VGGRPO: Towards World-Consistent Video Generation with 4D Latent Reward
Zhaochong An, Orest Kupyn, Théo Uscidda, Andrea Colaco, Karan Ahuja, Serge Belongie, Mar Gonzalez-Franco, Marta Tintore Gazulla
2026-04-01
Summary
This paper addresses the issue of creating realistic videos with AI, specifically focusing on making sure the geometry and movement within the videos look correct and consistent.
What's the problem?
Current AI models that generate videos are really good at making things *look* visually appealing, but they often struggle with making sure objects and cameras move in a physically plausible way. Previous attempts to fix this either required changing the core structure of the AI, which could make it less versatile, or involved a lot of extra calculations that were slow and didn't work well with fast-moving scenes.
What's the solution?
The researchers developed a new method called VGGRPO that improves video consistency without altering the original AI model. It works by connecting the AI's internal representation of the video to a separate AI that understands 3D geometry. This allows the system to directly create accurate 3D scenes from the video's data, even if things are moving quickly. They also used a technique called reinforcement learning, rewarding the AI for smooth camera movements and consistent geometry across different viewpoints.
Why it matters?
This research is important because it allows for the creation of more realistic and immersive videos using AI. By making the videos geometrically sound and stable, it opens up possibilities for applications like virtual reality, special effects, and even robotics where understanding the 3D world is crucial. Plus, it does so efficiently, avoiding the slow and computationally expensive methods used before.
Abstract
Large-scale video diffusion models achieve impressive visual quality, yet often fail to preserve geometric consistency.
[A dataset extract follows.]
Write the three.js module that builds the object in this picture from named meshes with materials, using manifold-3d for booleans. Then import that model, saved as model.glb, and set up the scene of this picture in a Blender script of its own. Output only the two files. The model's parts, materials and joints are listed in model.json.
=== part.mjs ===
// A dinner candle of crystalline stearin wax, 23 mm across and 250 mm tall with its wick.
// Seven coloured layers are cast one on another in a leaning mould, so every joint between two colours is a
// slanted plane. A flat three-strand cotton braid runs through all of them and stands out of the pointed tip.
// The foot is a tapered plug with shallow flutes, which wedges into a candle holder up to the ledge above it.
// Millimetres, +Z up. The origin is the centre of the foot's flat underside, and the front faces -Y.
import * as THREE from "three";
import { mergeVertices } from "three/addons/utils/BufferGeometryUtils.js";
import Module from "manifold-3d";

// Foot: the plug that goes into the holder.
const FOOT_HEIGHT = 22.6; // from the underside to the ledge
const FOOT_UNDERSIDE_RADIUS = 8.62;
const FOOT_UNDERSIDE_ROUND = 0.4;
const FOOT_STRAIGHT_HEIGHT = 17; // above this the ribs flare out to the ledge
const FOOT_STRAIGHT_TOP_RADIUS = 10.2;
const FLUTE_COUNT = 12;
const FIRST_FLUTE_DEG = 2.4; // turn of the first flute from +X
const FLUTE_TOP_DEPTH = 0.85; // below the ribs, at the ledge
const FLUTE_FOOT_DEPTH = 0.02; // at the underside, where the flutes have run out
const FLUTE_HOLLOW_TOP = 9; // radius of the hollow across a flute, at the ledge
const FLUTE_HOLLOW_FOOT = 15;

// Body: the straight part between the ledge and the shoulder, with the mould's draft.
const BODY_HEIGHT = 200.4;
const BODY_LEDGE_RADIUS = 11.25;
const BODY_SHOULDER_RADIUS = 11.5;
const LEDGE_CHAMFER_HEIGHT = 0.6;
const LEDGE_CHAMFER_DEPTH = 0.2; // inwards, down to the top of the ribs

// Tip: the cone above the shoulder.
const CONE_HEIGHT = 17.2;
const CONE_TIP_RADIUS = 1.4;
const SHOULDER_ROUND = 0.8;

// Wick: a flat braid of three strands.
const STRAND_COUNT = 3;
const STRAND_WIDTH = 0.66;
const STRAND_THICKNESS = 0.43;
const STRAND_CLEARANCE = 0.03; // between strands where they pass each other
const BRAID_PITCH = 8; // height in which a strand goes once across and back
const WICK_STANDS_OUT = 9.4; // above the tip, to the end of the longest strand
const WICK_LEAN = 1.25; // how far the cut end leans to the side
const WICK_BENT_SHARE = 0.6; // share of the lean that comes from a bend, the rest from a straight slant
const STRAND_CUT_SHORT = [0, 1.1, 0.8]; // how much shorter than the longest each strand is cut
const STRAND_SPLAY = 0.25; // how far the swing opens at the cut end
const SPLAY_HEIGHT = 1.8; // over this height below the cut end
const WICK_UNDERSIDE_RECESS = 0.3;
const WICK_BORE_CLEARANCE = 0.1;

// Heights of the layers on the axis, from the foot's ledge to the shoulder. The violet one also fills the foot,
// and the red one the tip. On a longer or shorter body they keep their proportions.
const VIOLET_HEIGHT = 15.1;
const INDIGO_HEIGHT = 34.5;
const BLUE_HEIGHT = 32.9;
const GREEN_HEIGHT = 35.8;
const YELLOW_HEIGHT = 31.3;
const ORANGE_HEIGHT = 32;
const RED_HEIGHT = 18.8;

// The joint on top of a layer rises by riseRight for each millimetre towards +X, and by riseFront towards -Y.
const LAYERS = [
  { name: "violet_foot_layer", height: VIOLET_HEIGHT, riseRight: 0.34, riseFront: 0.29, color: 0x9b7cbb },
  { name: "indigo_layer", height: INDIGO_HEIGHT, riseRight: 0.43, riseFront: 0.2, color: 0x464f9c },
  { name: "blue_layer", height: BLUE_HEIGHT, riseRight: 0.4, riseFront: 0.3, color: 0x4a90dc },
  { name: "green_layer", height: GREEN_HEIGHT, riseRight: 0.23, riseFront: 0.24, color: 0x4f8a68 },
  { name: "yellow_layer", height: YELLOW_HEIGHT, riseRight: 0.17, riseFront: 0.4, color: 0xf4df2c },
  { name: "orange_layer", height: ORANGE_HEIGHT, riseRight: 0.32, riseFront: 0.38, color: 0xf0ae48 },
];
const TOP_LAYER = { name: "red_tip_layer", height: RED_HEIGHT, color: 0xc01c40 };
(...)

Prior approaches improve consistency either by augmenting the generator with additional modules or applying geometry-aware alignment. However, architectural modifications can compromise the generalization of internet-scale pretrained models, while existing alignment methods are limited to static scenes and rely on RGB-space rewards that require repeated VAE decoding, incurring substantial compute overhead and failing to generalize to highly dynamic real-world scenes. To preserve the pretrained capacity while improving geometric consistency, we propose VGGRPO (Visual Geometry GRPO), a latent geometry-guided framework for geometry-aware video post-training. VGGRPO introduces a Latent Geometry Model (LGM) that stitches video diffusion latents to geometry foundation models, enabling direct decoding of scene geometry from the latent space. By constructing LGM from a geometry model with 4D reconstruction capability, VGGRPO naturally extends to dynamic scenes, overcoming the static-scene limitations of prior methods. Building on this, we perform latent-space Group Relative Policy Optimization with two complementary rewards: a camera motion smoothness reward that penalizes jittery trajectories, and a geometry reprojection consistency reward that enforces cross-view geometric coherence. Experiments on both static and dynamic benchmarks show that VGGRPO improves camera stability, geometry consistency, and overall quality while eliminating costly VAE decoding, making latent-space geometry-guided reinforcement an efficient and flexible approach to world-consistent video generation.